We accept teams of up to three people in two brackets: the student competition and the corporate competition.
Our student competition accepts up to 64 teams and puts them against each other in one final battle. Teams do not need to be comprised of all students from the same school, but all participants must be actively enrolled in a college or university.
The corporate competition is open to teams representing companies. Be sure to contact us if your company is interested in participating in this year's competition. There are no prizes (other than the joy of winning) for corporate competitors.
Generously Sponsored By
We couldn't hold this compeititon without the generous support of our sponsor, Palantir Technologies. The funding they provide helps pay for the cost of refreshments, promotional materials, t-shirts, and of course, prizes!
What you need to know
At least one, and preferably all, members of each team will need general familiarity with a Linux shell (bash, zsh, and csh are all provided on our workstations). All members should be proficient in the programming language their team intends to use. The API will use JSON messages passed over HTTP, so we recommend having knowledge of a JSON library in your chosen language.
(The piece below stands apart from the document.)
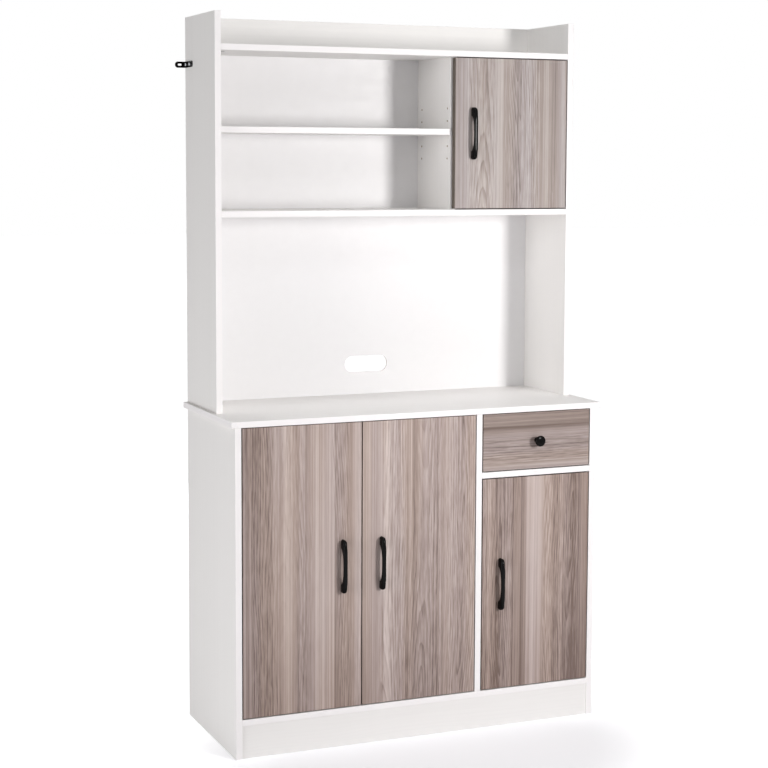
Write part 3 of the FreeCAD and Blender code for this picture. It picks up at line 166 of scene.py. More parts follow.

What you don't need to know
No prior knowledge of any specific languages are required. You won't need a background in artificial intelligence—in previous years, many teams without an AI background have competed and done well, or even won. You also shouldn't need knowledge of network programming beyond HTTP requests.
What you should bring
This year, competitors can develop on their own computers. We’ll have specific build instructions once you get to the event to make sure everything you make will run well on lab machines, but if you didn’t get a lab machine when you signed up, you’ll need your own computer to develop on. You can also bring any reference manual(s) you wish, whether it be the Art of Computer Programming or the Art of War. You may bring non-code items like rc files, build scripts, notes, etc, but absolutely no outside code.
What we'll give you
Teams will be provided documentation about the Mechmania API and a lab machine if you signed up for one. Your code should be platform-independent to ensure compatibility with the competition environment. You will have access to the internet throughout the competition and are free to find reference materials, documentation and third party libraries.
What you'll do
By either starting from scratch or using our provided sample clients, you will build an artificial intelligence client to play a strategy game of our design. Our API will provide you information about the current state of the game, as well as allow you to send commands to play it. You may find previous competition sites useful to get an idea of how MechMania operates.
When it'll happen
This year we have changed the start time for the competition based on feedback from previous years' participants. The competition will begin with the opening ceremony and announcement of the game on Friday, October 11, after which the programming component will commence immediately. The competition will end Saturday evening after running for 24 hours. We will present the closing ceremony and awards Sunday afternoon.
1 You may only use languages and language features that compile and run on our test machine. Note that this means you should avoid Linux-specific C/C++. Pure Unix-targeted code should suffice.